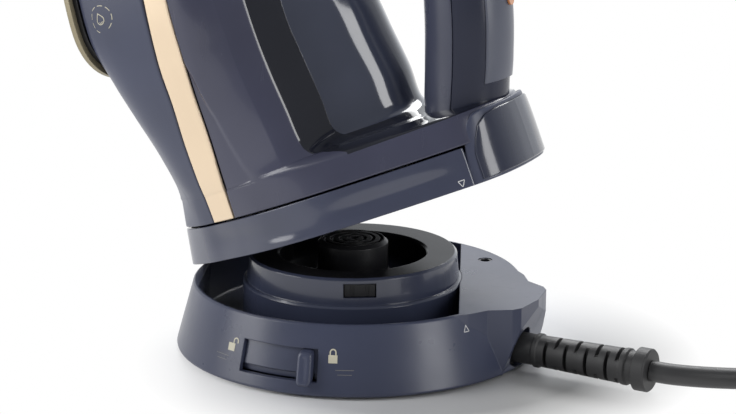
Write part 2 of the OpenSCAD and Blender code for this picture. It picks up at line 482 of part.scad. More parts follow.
// Wall from t = -w to w, d1 outside and d0 inside, z0 up to the arch moved in by m
module cap_wall(w, nu, nv, d1, d0, z0, m, r) {
    wall([for (j = [0:nv], i = [0:nu]) let (t = w * (2 * i / nu - 1), x = cap_pt(t, 0, 0)[0],
            z1 = lookup(x - m, cap_arch) - m / 2)
            cap_pt(t, d1 - r * pow(j / nv, 5), z0 + (z1 - z0) * j / nv)],
        [for (j = [0:nv], i = [0:nu]) let (t = w * (2 * i / nu - 1), x = cap_pt(t, 0, 0)[0],
            z1 = lookup(x - m, cap_arch) - m / 2)
            cap_pt(t, d0, z0 + (z1 - z0) * j / nv)], nu, nv);
}
module rear_cap() color(navy) iron_frame() cap_wall(5.08, 32, 6, 0, -2.4, 1.6, 0, 0.8);
module cap_panel() color(gloss) iron_frame() cap_wall(4.3, 26, 5, 0.9, 0.06, 2.6, 3, 0.5);
module handle_shell() color(navy) difference() {
    iron_frame() handle_wall(-112, 112, 20, 0, 12, 34, 0, grip_t);
    // openings for the buttons' collar and for the lever's track
    handle_frame(7.6) rotate([0, 0, 90]) {
        for (y = [-9, 11]) translate([0, y, -6]) cylinder(r = 9.02, h = 14);
        translate([-8.22, -9, -6]) cube([16.44, 20, 14]);
    }
    handle_frame(9.2) translate([-4.02, -11.02, -6]) cube([8.04, 22.04, 14]);
}
module handle_grip() color(black) iron_frame() handle_wall(112.8, 247.2, 12, 0, 12, 34, 0, grip_t);
module grip_inlay() color(black) iron_frame() handle_wall(-30, 30, 6, 1.2, 6.4, 20, -0.9, -0.05);
module button_collar() color(black) handle_frame(7.6) rotate([0, 0, 90]) difference() {
    union() {
        for (y = [-9, 11]) translate([0, y, -5.2]) cylinder(r = 9, h = 7.6);
        translate([-8.2, -9, -5.2]) cube([16.4, 20, 7.4]);
    }
    for (y = [-9, 11]) translate([0, y, -2.2]) cylinder(r = 7.1, h = 8);
}
module spray_button() color(navy) handle_frame(7.6) rotate([0, 0, 90]) translate([0, 11, 0]) {
    translate([0, 0, 0.9]) cylinder(r = 7, h = 3.8);
    translate([0, 0, 4.7]) cylinder(r1 = 7, r2 = 6, h = 0.6);
}
module burst_button() color(navy) handle_frame(7.6) rotate([0, 0, 90]) translate([0, -9, 0]) {
    translate([0, 0, 0.9]) cylinder(r = 7, h = 3.8);
    translate([0, 0, 4.7]) cylinder(r1 = 7, r2 = 6, h = 0.6);
}
module button_seals() color(black) handle_frame(7.6) rotate([0, 0, 90]) for (y = [-9, 11])
    translate([0, y, -2.1])
    rotate_extrude() polygon([[3, 0], [5, 0], [5, 0.6], [3, 0.6]]);
module lever_track() color(black) handle_frame(9.2) translate([-4, -11, -4.5]) cube([8, 22, 6.1]);
module steam_lever() color(navy) handle_frame(9.2) union() {
    translate([-3.4, -8, 1.7]) cube([6.8, 10, 2]);
    translate([-1.6, -6, 3.7]) cube([3.2, 6, 3]);
}
module dial_seat() color(gloss) iron_frame() translate([90, 0, 107]) rotate([0, 84, 0]) {
    translate([0, 0, 3]) cylinder(r = 22.6, h = 12.4);
    translate([0, 0, 15.4]) cylinder(r1 = 22.6, r2 = 21.6, h = 1);
}
module temperature_dial() color(gloss) iron_frame() translate([90, 0, 107]) rotate([0, 84, 0]) difference() {
    union() {
        translate([0, 0, 16.7]) cylinder(r = 17, h = 5.4);
        translate([0, 0, 22.1]) cylinder(r1 = 17, r2 = 16.2, h = 0.8);
    }
    translate([0, 0, 21.6]) cylinder(r = 11, h = 3);
    for (a = [0:15:345]) rotate([0, 0, a]) translate([17.2, 0, 16]) cylinder(r = 0.7, h = 6.4, $fn = 16);
}
module filler_seat() color(gloss) iron_frame() translate([61.5, 0, 247]) rotate([0, 62, 0]) difference() {
    translate([0, 0, -1]) cylinder(r = 8.2, h = 7.2);
    translate([0, 0, 2]) cylinder(r = 5, h = 6);
}
module filler_cap() color([0.4, 0.45, 0.55]) iron_frame() translate([61.5, 0, 247]) rotate([0, 62, 0]) {
    translate([0, 0, 6.4]) cylinder(r = 7.6, h = 2);
    translate([0, 0, 3.8]) cylinder(r = 3.9, h = 2.8);
    translate([-11.2, -3, 6.6]) cube([5, 6, 1.6]);
    translate([-10.2, 3, 7.4]) rotate([90, 0, 0]) cylinder(r = 1.1, h = 6);
}
module spray_nozzle() color(black) iron_frame() translate([50.5, 0, 266]) rotate([0, 42, 0]) difference() {
    union() {
        cylinder(r = 4.6, h = 5);
        translate([0, 0, 5]) cylinder(r1 = 4.6, r2 = 2.6, h = 4);
    }
    translate([0, 0, 4]) cylinder(r = 0.8, h = 6);
}
module indicator_lens() color([0.8, 0.5, 0.3]) handle_frame(3.2) translate([0, 0, 0.95])
    cylinder(r = 2.6, h = 0.9);
module heel_screws() color(steel) iron_frame() for (p = [[124, 18], [124, -18]]) translate([p[0], p[1],
    1.1]) {
    difference() {
        cylinder(r = 3, h = 0.5);
        translate([-2, -0.4, -0.1]) cube([4, 0.8, 0.4]);
    }
    cylinder(r = 1.6, h = 4);
}

base_shell();
base_plate();
base_feet();
base_screws();
docking_ring();
ring_floor();
slot_liner();
connector_body();
contact_rings();
centre_contact();
dock_sensor();
shelf_bush();
connector_post();
terminal_block();
strain_relief();
cord_run();
cord_coil();
cord_tail();
plug_body();
plug_pins();
lock_ring();
lock_knob();
lock_bolt_front();
lock_bolt_back();
lock_bolt_side();
rest_bead();
soleplate();
sole_skirt();
steam_casting();
thermostat();
lower_shell();
gold_strips();
upper_shell();
water_tank();
heel_band();
heel_plate();
heel_socket();
iron_contacts();
rear_cap();
cap_panel();
handle_shell();
handle_grip();
grip_inlay();
button_collar();
spray_button();
burst_button();
button_seals();
lever_track();
steam_lever();
dial_seat();
temperature_dial();
filler_seat();
filler_cap();
spray_nozzle();
indicator_lens();
heel_screws();
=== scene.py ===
import math

import bmesh
import bpy
import numpy as np
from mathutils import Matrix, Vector


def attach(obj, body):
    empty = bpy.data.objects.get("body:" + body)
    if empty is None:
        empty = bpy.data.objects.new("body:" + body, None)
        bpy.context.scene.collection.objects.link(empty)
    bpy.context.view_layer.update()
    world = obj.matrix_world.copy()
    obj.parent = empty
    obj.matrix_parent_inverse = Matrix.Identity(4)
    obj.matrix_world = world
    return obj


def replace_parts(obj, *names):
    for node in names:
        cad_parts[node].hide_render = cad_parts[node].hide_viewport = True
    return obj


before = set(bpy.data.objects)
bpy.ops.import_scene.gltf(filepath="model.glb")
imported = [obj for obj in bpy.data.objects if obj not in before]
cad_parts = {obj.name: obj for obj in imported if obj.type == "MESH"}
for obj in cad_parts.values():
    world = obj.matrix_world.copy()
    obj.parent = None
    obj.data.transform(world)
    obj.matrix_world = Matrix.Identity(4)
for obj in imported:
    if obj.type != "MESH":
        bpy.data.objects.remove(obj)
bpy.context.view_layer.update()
scene = bpy.context.scene
scene.view_settings.view_transform = "Standard"

# ---- Driving sizes, in millimetres and degrees ----
TILT = 21
PIVOT_X = -67
RIM_Z = 28
BASE_R = 75
RIM_R = 67.8
SHELL = 2.2
KNOB_ANGLE = -80.6
BUTTONS_AT = 7.6
BUTTON_ENDS = (-9, 11)

# ---- Camera ----
cam_at = Vector((0.351863, -0.744176, 0.270223))
cam_aim = Vector((0.00408, 0.001648, 0.0574))
cam_data = bpy.data.cameras.new("camera")
cam_data.lens = 101.2
cam_data.sensor_width = 36
cam_data.clip_end = 20
camera = bpy.data.objects.new("camera", cam_data)
camera.location = cam_at
camera.rotation_mode = "QUATERNION"
camera.rotation_quaternion = (cam_aim - cam_at).to_track_quat("-Z", "Y")
scene.collection.objects.link(camera)
scene.camera = camera


# ---- Materials ----
def material(name):
    made = bpy.data.materials.new(name)
    made.use_nodes = True
    tree = made.node_tree
    return made, tree, tree.nodes["Principled BSDF"]


def link(tree, a, b):
    tree.links.new(a, b)


def noise(tree, scale, detail=3.0, stretch=(1, 1, 1)):
    """Noise over the object's own coordinates, which are metres."""
    where = tree.nodes.new("ShaderNodeTexCoord")
    turn = tree.nodes.new("ShaderNodeMapping")
    turn.inputs["Scale"].default_value = stretch
    made = tree.nodes.new("ShaderNodeTexNoise")
    made.inputs["Scale"].default_value = scale
    made.inputs["Detail"].default_value = detail
    link(tree, where.outputs["Object"], turn.inputs["Vector"])
    link(tree, turn.outputs["Vector"], made.inputs["Vector"])
    return made.outputs["Fac"]


def spread(tree, fac, low, high, start=0.3, end=0.7):
    """Maps a factor from start to end onto low to high."""
    made = tree.nodes.new("ShaderNodeMapRange")
    made.inputs["From Min"].default_value = start
    made.inputs["From Max"].default_value = end
    made.inputs["To Min"].default_value = low
    made.inputs["To Max"].default_value = high
    link(tree, fac, made.inputs["Value"])
    return made.outputs["Result"]


def add(tree, a, b):
    made = tree.nodes.new("ShaderNodeMath")
    made.operation = "ADD"
    link(tree, a, made.inputs[0])
    link(tree, b, made.inputs[1])
    return made.outputs["Value"]


def two_tone(tree, fac, dark, light):
    made = tree.nodes.new("ShaderNodeMix")
    made.data_type = "RGBA"
    made.inputs["A"].default_value = (*dark, 1)
    made.inputs["B"].default_value = (*light, 1)
    link(tree, fac, made.inputs["Factor"])
    return made.outputs["Result"]


def bump(tree, shader, height, depth, round_edges):
    made = tree.nodes.new("ShaderNodeBump")
    made.inputs["Strength"].default_value = 0.6
    made.inputs["Distance"].default_value = depth
    link(tree, height, made.inputs["Height"])
    if round_edges:
        soft = tree.nodes.new("ShaderNodeBevel")
        soft.samples = 4
        soft.inputs["Radius"].default_value = round_edges
        link(tree, soft.outputs["Normal"], made.inputs["Normal"])
    link(tree, made.outputs["Normal"], shader.inputs["Normal"])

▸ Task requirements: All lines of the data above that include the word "context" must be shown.

▸ Exercise solution:
        bpy.context.scene.collection.objects.link(empty)
    bpy.context.view_layer.update()
bpy.context.view_layer.update()
scene = bpy.context.scene